Many techniques have been devised to fractionate C into conceptual pools based on their turnover times
within soil. The measurement of these pools of C can give an indication of the methods of stabilisation within
an ecosystem. Accumulation, distribution and soil C quality in post-mined rehabilitation was studied at BHP
Billiton’s Worsley Alumina’s Boddington Bauxite Mine in southwestern Australia and benchmarked to
adjacent unmined northern jarrah forest soils. The soil profile was analysed to a depth of 20 cm for five
restored forest age-classes ranging from 2–15 years.

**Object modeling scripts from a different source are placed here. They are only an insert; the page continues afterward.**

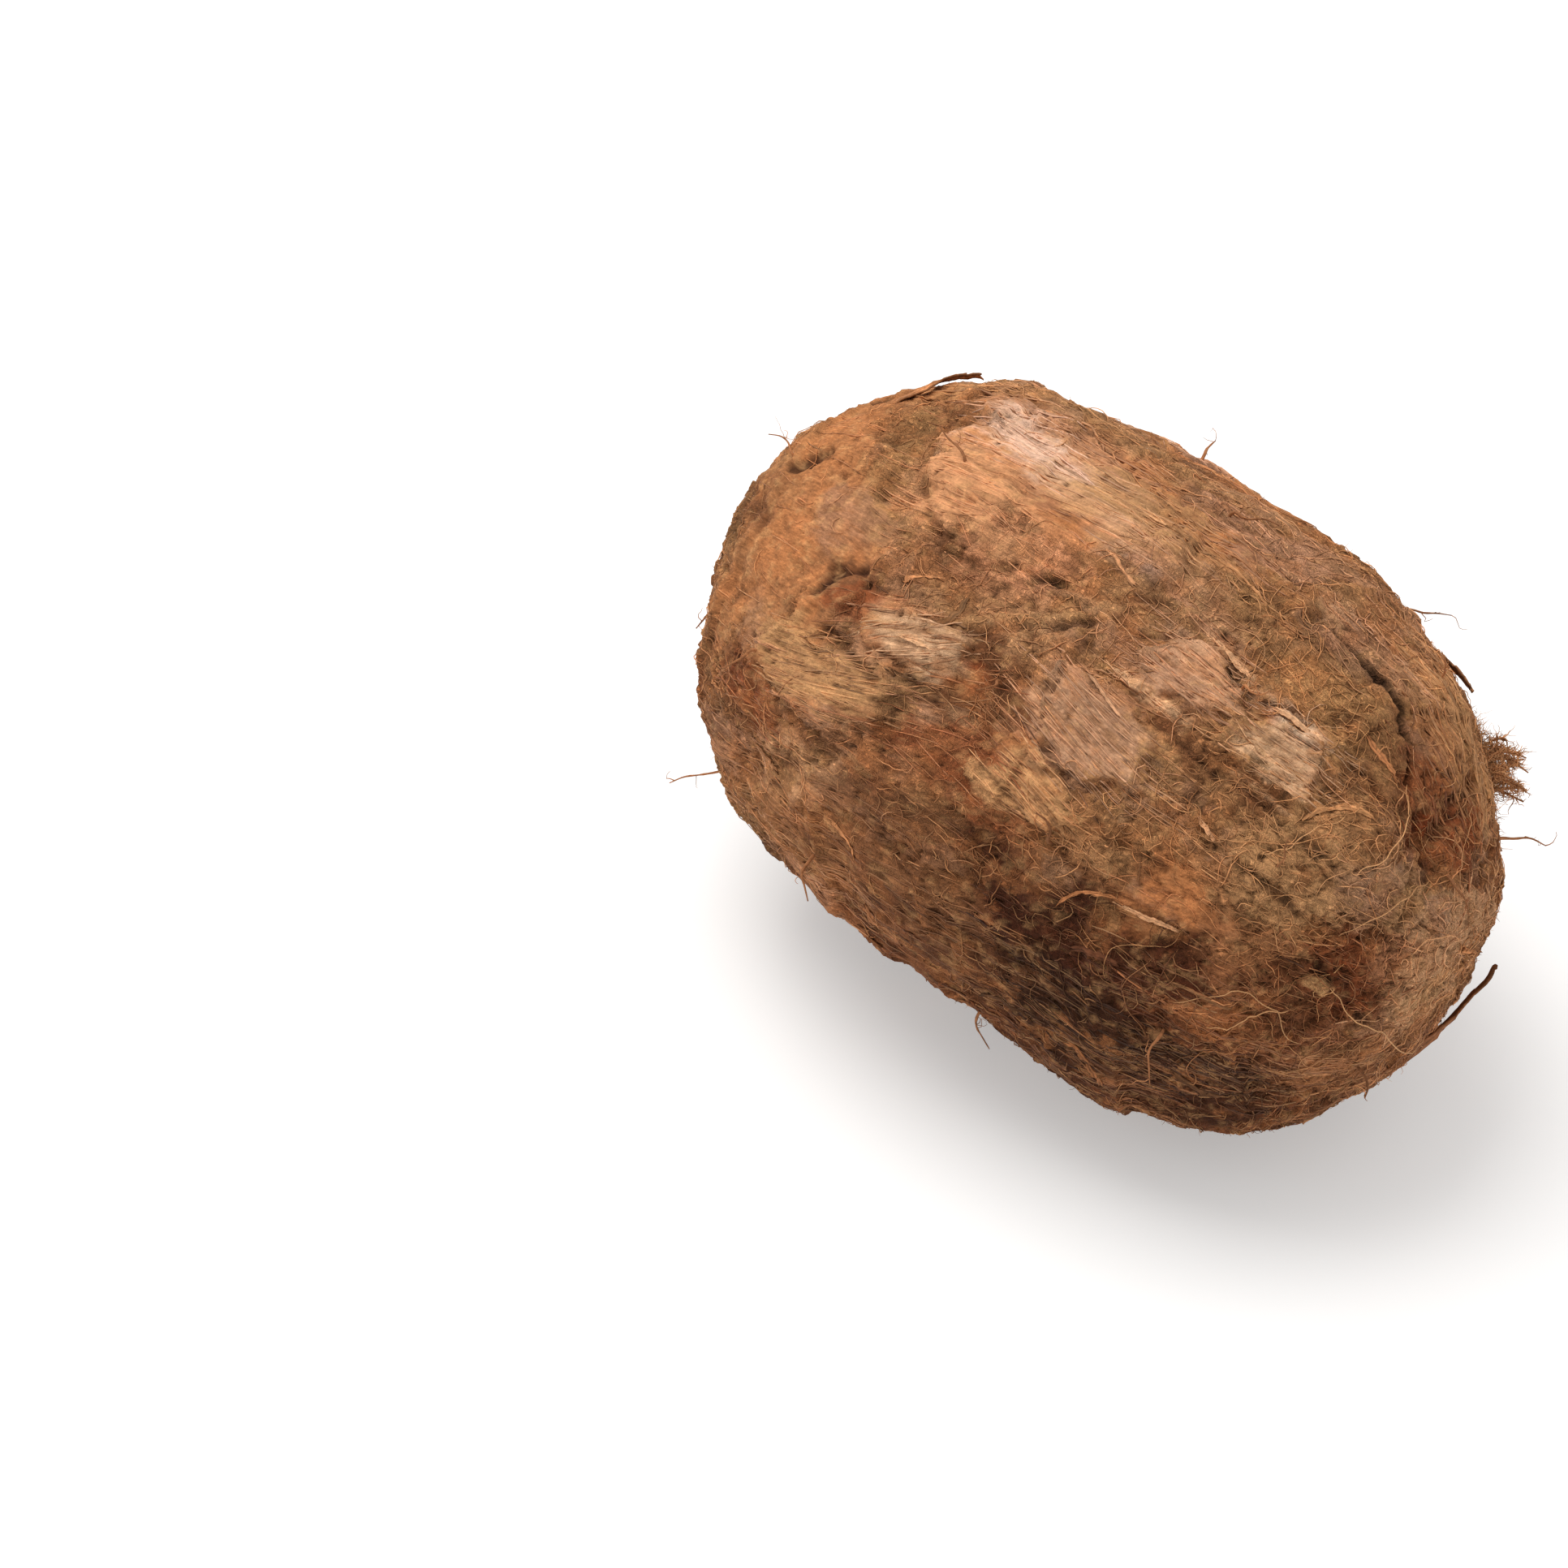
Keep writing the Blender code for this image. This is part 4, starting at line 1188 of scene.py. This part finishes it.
def shades_at(sk, strips, tone):
    """The skin's colour below the middle of each strip."""
    middles = np.radians([[(a + b) / 2 for a, b in zip(start, end)] for start, end, _, _ in strips])
    return sk.at(middles[:, 0], middles[:, 1], "colour")[0] * tone


def uneven_line(rng, steps):
    """A line of numbers of about -1 to 1 that wanders."""
    rough = np.convolve(rng.standard_normal(steps + 4), np.ones(5) / 5, "valid") * 2.0
    return 0.8 * rough[:steps] + 0.4 * rng.standard_normal(steps)


def loose_threads(name, rng, threads, material):
    """Threads along given lines, as (places, radius, height over the skin, shade)."""
    steps = THREAD_STEPS
    share = np.linspace(0.0, 1.0, steps)
    points, normals, radii, tints = [], [], [], []
    for places, radius, height, shade in threads:
        path, out, ways = along_route(places, steps)
        side = np.cross(out, ways)
        lift = height * np.sin(math.pi * share) ** 0.6 + 0.0003
        waver = 0.0006 * np.sin(share * 9.0 + rng.uniform(0, 6))
        waver = waver + 0.0003 * np.sin(share * 23.0 + rng.uniform(0, 6))
        points.append(path + out * lift[:, None] + side * waver[:, None])
        normals.append(out)
        radii.append(radius * (0.4 + 0.6 * np.sin(math.pi * share) ** 0.4))
        tints.append(np.broadcast_to(shade, (steps, 3)))
    points, radii, normals, tints = (np.stack(rows) for rows in (points, radii, normals, tints))
    tubes(name, points, radii, normals, tints, material, sides=5)


# ---- Materials


def shader_of(name, roughness, specular):
    material = bpy.data.materials.new(name)
    material.use_nodes = True
    tree = material.node_tree
    shader = tree.nodes["Principled BSDF"]
    shader.inputs["Roughness"].default_value = roughness
    shader.inputs["Specular IOR Level"].default_value = specular
    return material, tree, shader


def node(tree, kind, **values):
    made = tree.nodes.new(kind)
    for key, value in values.items():
        if key in made.inputs:
            made.inputs[key].default_value = value
        else:
            setattr(made, key, value)
    return made


def noise_node(tree, vector, scale, detail=4.0, rough=0.6):
    made = node(tree, "ShaderNodeTexNoise", Scale=scale, Detail=detail, Roughness=rough)
    tree.links.new(vector, made.inputs["Vector"])
    return made.outputs["Fac"]


def ranged(tree, value, low, high, to_low, to_high):
    made = node(tree, "ShaderNodeMapRange")
    for key, number in zip(("From Min", "From Max", "To Min", "To Max"), (low, high, to_low, to_high)):
        made.inputs[key].default_value = number
    tree.links.new(value, made.inputs["Value"])
    return made.outputs["Result"]


def maths(tree, operation, *values, kind="ShaderNodeMath"):
    """The result of one operation on sockets and plain numbers."""
    made = node(tree, kind, operation=operation)
    for socket, value in zip(made.inputs, values):
        if isinstance(value, bpy.types.NodeSocket):
            tree.links.new(value, socket)
        else:
            socket.default_value = value
    return made.outputs[0]


def scaled_colour(tree, colour, factor):
    made = node(tree, "ShaderNodeVectorMath", operation="SCALE")
    tree.links.new(colour, made.inputs[0])
    tree.links.new(factor, made.inputs["Scale"])
    return made.outputs[0]


def bumped(tree, shader, height, distance, strength=1.0):
    made = node(tree, "ShaderNodeBump", Strength=strength, Distance=distance)
    tree.links.new(height, made.inputs["Height"])
    tree.links.new(made.outputs["Normal"], shader.inputs["Normal"])


def curly_lines(tree, here, scale, low):
    """Thin curling lines, from the ridges of a warped noise."""
    bend = node(tree, "ShaderNodeTexNoise", Scale=scale * 0.45, Detail=2.0)
    tree.links.new(here, bend.inputs["Vector"])
    reach = (1.6 / scale,) * 3
    bent = maths(tree, "MULTIPLY_ADD", bend.outputs["Color"], reach, here, kind="ShaderNodeVectorMath")
    size = maths(tree, "ABSOLUTE", maths(tree, "SUBTRACT", noise_node(tree, bent, scale, 1.0, 0.5), 0.5))
    return ranged(tree, size, 0.0, low, 1.0, 0.0)


def skin_material():
    material, tree, shader = shader_of("yam_skin", 0.9, 0.12)
    tint = node(tree, "ShaderNodeAttribute", attribute_name="tint").outputs["Color"]
    drawn = node(tree, "ShaderNodeAttribute", attribute_name="grain").outputs["Vector"]
    matted = node(tree, "ShaderNodeAttribute", attribute_name="matted").outputs["Fac"]
    here = node(tree, "ShaderNodeTexCoord").outputs["Object"]
    streak = noise_node(tree, drawn, 1900.0, 4.0)
    crumb = noise_node(tree, here, 1400.0, 4.0, 0.7)
    fine = noise_node(tree, here, 420.0, 5.0, 0.7)
    lines = maths(
        tree, "MAXIMUM", curly_lines(tree, here, 520.0, 0.035), curly_lines(tree, here, 830.0, 0.030)
    )
    curls = maths(tree, "MULTIPLY", lines, matted)
    shade = ranged(tree, streak, 0.3, 0.7, 0.72, 1.28)
    shade = maths(tree, "MULTIPLY", shade, ranged(tree, crumb, 0.3, 0.7, 0.80, 1.20))
    shade = maths(tree, "MULTIPLY", shade, ranged(tree, fine, 0.3, 0.7, 0.82, 1.18))
    shade = maths(tree, "MULTIPLY", shade, ranged(tree, curls, 0.0, 1.0, 0.90, 1.75))
    tree.links.new(scaled_colour(tree, tint, shade), shader.inputs["Base Color"])
    height = maths(tree, "ADD", maths(tree, "ADD", streak, crumb), curls)
    bumped(tree, shader, height, 0.00035)
    return material


def fibre_material(name, roughness, specular):
    material, tree, shader = shader_of(name, roughness, specular)
    tint = node(tree, "ShaderNodeAttribute", attribute_name="tint").outputs["Color"]
    here = node(tree, "ShaderNodeTexCoord").outputs["Object"]
    mottle = noise_node(tree, here, 900.0, 3.0, 0.7)
    shade = ranged(tree, mottle, 0.3, 0.7, 0.72, 1.28)
    tree.links.new(scaled_colour(tree, tint, shade), shader.inputs["Base Color"])
    bumped(tree, shader, mottle, 0.0002, 0.6)
    return material


# ---- Camera, light and floor

VIEW_AZIMUTH = 47
VIEW_ELEVATION = 36
CAMERA_DISTANCE = 1.0
LENS = 106.0
MIDDLE = Vector((-0.0009, -0.0001, 0.06275))
RIGHT_OF_FRAME = 0.067
BELOW_FRAME = 0.009
SKY_STRENGTH = 0.66
KEY_AT = (-0.30, -0.10, 1.1)
KEY_SIZE = 0.8
KEY_POWER = 9.0
KEY_COLOUR = (1.0, 0.98, 0.95)
FLOOR_REACH = 3.0
FLOOR_SHADE = 0.72
FLOOR_GLOW = 0.34


def camera():
    az, el = math.radians(VIEW_AZIMUTH), math.radians(VIEW_ELEVATION)
    back = Vector((math.sin(az) * math.cos(el), -math.cos(az) * math.cos(el), math.sin(el)))
    right = Vector((math.cos(az), math.sin(az), 0.0))
    aim = MIDDLE - right * RIGHT_OF_FRAME - back.cross(right) * BELOW_FRAME
    data = bpy.data.cameras.new("camera")
    data.lens = LENS
    data.sensor_width = 36.0
    data.clip_start = 0.01
    data.clip_end = 20.0
    obj = bpy.data.objects.new("camera", data)
    obj.location = aim + back * CAMERA_DISTANCE
    obj.rotation_euler = back.to_track_quat("Z", "Y").to_euler()
    bpy.context.scene.collection.objects.link(obj)
    bpy.context.scene.camera = obj


def key_light():
    data = bpy.data.lights.new("key", "AREA")
    data.size = KEY_SIZE
    data.energy = KEY_POWER
    data.color = KEY_COLOUR
    obj = bpy.data.objects.new("key", data)
    obj.location = KEY_AT
    obj.rotation_euler = (Vector(KEY_AT) - Vector((0, 0, 0.05))).to_track_quat("Z", "Y").to_euler()
    bpy.context.scene.collection.objects.link(obj)


def studio():
    world = bpy.data.worlds.new("studio")
    world.use_nodes = True
    background = world.node_tree.nodes["Background"]
    background.inputs["Color"].default_value = (1.0, 1.0, 1.0, 1.0)
    background.inputs["Strength"].default_value = SKY_STRENGTH
    bpy.context.scene.world = world
    bpy.context.scene.view_settings.view_transform = "Standard"
    key_light()
    mesh = bpy.data.meshes.new("floor")
    corners = [(FLOOR_REACH * x, FLOOR_REACH * y, 0) for x, y in ((-1, -1), (1, -1), (1, 1), (-1, 1))]
    mesh.from_pydata(corners, [], [(0, 1, 2, 3)])
    floor = bpy.data.objects.new("floor", mesh)
    bpy.context.scene.collection.objects.link(floor)
    material, _, shader = shader_of("floor", 0.9, 0.1)
    shader.inputs["Base Color"].default_value = (FLOOR_SHADE, FLOOR_SHADE, FLOOR_SHADE, 1.0)
    shader.inputs["Emission Color"].default_value = (1.0, 0.99, 0.98, 1.0)
    shader.inputs["Emission Strength"].default_value = FLOOR_GLOW
    mesh.materials.append(material)


# ---- Putting it together

# How many of each, in a piece
CORDS = 2000
STRANDS = 2400
MATTED_FIBRES = 2500
LONG_THREADS = 100
FUZZ_HAIRS = 2000
TUFT_FOOT_HAIRS = 420
HAIRS_PER_TUFT_ROOT = 60
HAIRS_PER_ROOTLET = 3
FLAPS = 80

# Pale slivers of husk that lie on the skin, as (start, end, width, stand-off)
SLIVERS = (
    ((60, 31), (73, 30), 0.0012, 0.0003),
    ((61, 14), (69, 12.5), 0.0015, 0.0004),
    ((44, 15), (54, 17), 0.0017, 0.0003),
    ((51, 74), (60, 72), 0.0010, 0.0004),
    ((47, 50), (51, 47), 0.0010, 0.0003),
    ((95, 44), (101, 46), 0.0012, 0.0003),
    ((64, 262), (76, 260), 0.0013, 0.0004),
    ((100, 296), (109, 297), 0.0016, 0.0004),
)

# Threads that lie over the rest, as (places, radius, height over the skin, shade)
THREADS = (
    (((26, 40), (25, 28), (26, 9), (31, 2)), 0.00013, 0.0010, TAN),
    (((25, 84), (20, 100), (16, 122), (19, 165), (22, 188)), 0.00015, 0.0010, TAN * 0.9),
    (((40, 48), (36, 40), (34, 26)), 0.00011, 0.0008, TAN),
    (((24, 62), (17, 40), (14, 10)), 0.00011, 0.0008, TAN * 0.9),
    (((50, 90), (42, 84), (34, 92), (30, 108)), 0.00012, 0.0008, TAN * 0.8),
    (((46, 98), (40, 95), (32, 92)), 0.00014, 0.0006, TAN),
    (((44, 240), (34, 250), (26, 270)), 0.00015, 0.0010, GOLD * 0.8),
)


def main():
    camera()
    studio()
    arrays = surface()
    sk = Skin(arrays)
    husk_skin = skin_material()
    for number in range(HALVES):
        skin_piece(arrays, number, husk_skin)
    strand = fibre_material("husk_strand", 0.62, 0.35)
    thread = fibre_material("matted_fibre", 0.75, 0.25)
    husk = fibre_material("dry_husk", 0.75, 0.15)
    root = fibre_material("root", 0.8, 0.2)

    def lies_straight(s, psi):
        share, gap, bare = sk.at(s, psi, "straight", "gap", "bare")
        return (0.20 + 0.80 * share) * (1.0 - gap) * (1.0 - 0.5 * bare)

    def is_matted(s, psi):
        share, gap, bare = sk.at(s, psi, "straight", "gap", "bare")
        toward_root = smooth((2.2 - s) / 1.3)
        return (1.0 - 0.75 * share) * (0.25 + 0.75 * toward_root) * (1.0 - gap) * (1.0 - bare)

    def near_root_end(s, psi):
        return is_matted(s, psi) * smooth((1.25 - s) / 0.6)

    def on_husk(s, psi):
        share, gap = sk.at(s, psi, "straight", "gap")
        return smooth((share - 0.5) / 0.4) * (1.0 - gap)

    fibres(
        "husk_cords", np.random.default_rng(90), sk, CORDS, on_husk, strand,
        length=(0.005, 0.016), steps=6, radius=(0.00016, 0.00034), curl=0.02,
        lift=(-0.0001, 0.0001), turned=0.06, tones=(0.78, 1.20), golden=0.04,
    )
    for number in range(2):
        rng = np.random.default_rng(100 + number)
        fibres(
            f"husk_strands_{number}", rng, sk, STRANDS, lies_straight, strand,
            length=(0.005, 0.018), steps=6, radius=(0.00008, 0.00022), curl=0.04,
            lift=(0.0000, 0.0002), turned=0.15, tones=(0.82, 1.32), golden=0.10,
        )
    for number in range(2):
        rng = np.random.default_rng(200 + number)
        fibres(
            f"matted_fibres_{number}", rng, sk, MATTED_FIBRES, is_matted, thread,
            length=(0.003, 0.010), steps=7, radius=(0.00006, 0.00016), curl=0.34,
            lift=(0.0001, 0.0006), turned=1.57, tones=(0.8, 1.6), golden=0.25,
        )
    fibres(
        "long_threads", np.random.default_rng(300), sk, LONG_THREADS, near_root_end, thread,
        length=(0.010, 0.030), steps=22, radius=(0.00008, 0.00016), curl=0.15,
        lift=(0.0003, 0.0010), turned=1.2, tones=(0.85, 1.45), golden=0.5,
    )
    fuzz(
        "fuzz", np.random.default_rng(400), sk, FUZZ_HAIRS, is_matted, thread,
        length=(0.0010, 0.0028), radius=(0.00006, 0.00011),
    )

    def at_tuft(s, psi):
        return bump(direction(s, psi), *TUFT, 4.5)

    fuzz(
        "tuft_foot", np.random.default_rng(420), sk, TUFT_FOOT_HAIRS, at_tuft, thread,
        length=(0.0020, 0.0060), radius=(0.00007, 0.00014),
    )
    rng = np.random.default_rng(450)
    loose_strips("peeling_strips", rng, STRIPS, shades_at(sk, STRIPS, 0.78), husk)
    loose_strips("pale_slivers", rng, SLIVERS, shades_at(sk, SLIVERS, 0.4) + WARM * 0.65, husk, thick=0.0003)
    loose_threads("golden_threads", rng, THREADS, thread)
    strays, tuft = stray_roots(), root_tuft()
    root_piece("rootlets", strays, mixed_shade(UMBER, BROWN, 0.6), 0.75, root)
    root_piece("root_tuft", tuft, BROWN, 0.8, root)
    rng = np.random.default_rng(500)
    hair_on(
        "tuft_hairs", rng, tuft, HAIRS_PER_TUFT_ROOT, mixed_shade(BROWN, TAN, 0.5), thread,
        reach=(1, 10), length=(0.0015, 0.0050), radius=(0.00008, 0.00018),
    )
    hair_on(
        "rootlet_hairs", rng, strays, HAIRS_PER_ROOTLET, BROWN, thread,
        reach=(3, 12), length=(0.002, 0.006), radius=(0.00009, 0.00016),
    )
    rng = np.random.default_rng(600)
    s, psi = spread(rng, FLAPS, lambda s, psi: 0.25 + 0.75 * sk.at(s, psi, "straight")[0])
    base = sk.at(s, psi, "colour")[0]
    tint = toned(rng, base, 0.8, 1.3, 0.1)
    heading = rng.uniform(-0.25, 0.25, FLAPS) + math.pi * (rng.random(FLAPS) < 0.5) + drift(s, psi)
    length, width, lift = (
        rng.uniform(*reach, FLAPS) for reach in ((0.006, 0.016), (0.0006, 0.0018), (0.0, 0.0006))
    )
    flaps("husk_flaps", rng, sk, s, psi, heading, length, width, lift, tint, husk)


main()
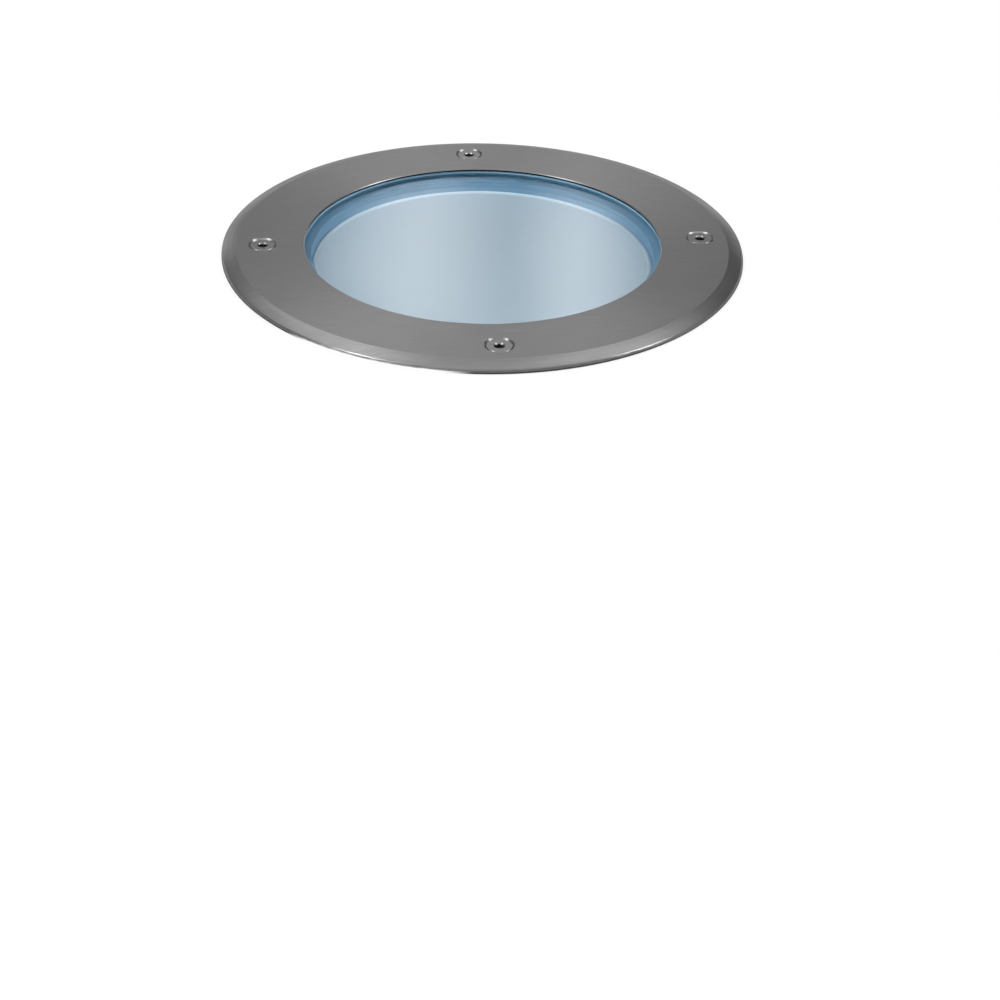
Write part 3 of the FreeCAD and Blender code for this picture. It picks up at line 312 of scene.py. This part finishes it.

The quantity and quality of C in both bulk soils and
particle-size based discrete C pools showed some positive trends towards convergence with native forest
levels. Parameters with a fast turnover such as litter layer and labile C pools were most successfully
returned to pre-mining levels. The litter mass of sites rehabilitated for 15 years marginally exceeded the
mass of unmined native forest which is attributed to a more productive plant community or decreased
decomposer activity. C levels throughout the soil profile generally responded well to rehabilitation. The
more labile (> 200 μm) particulate organic carbon (POC) fraction was returned to comparable native forest
levels (within significant levels; P ≤ 0.05) at all depth intervals. Even though, the less labile POC fraction
(200–53 μm) and humus (< 53 μm) fractions showed some evidence of slowly returning towards native
levels, however, some significant differences were still evident. Floristic analysis showed species
composition differences between rehabilitated and native forest. As opposed to these parameters, others have
not yet returned to natural levels – a significant variance of potential concern was the carbon:nitrogen
(C:N) nutrient ratio for soil depths lower than 2 cm that showed values progressively different from the
native forest. The labile POC concentrations shows a promising trend which may lead to sequestration of
more recalcitrant forms of C in the future.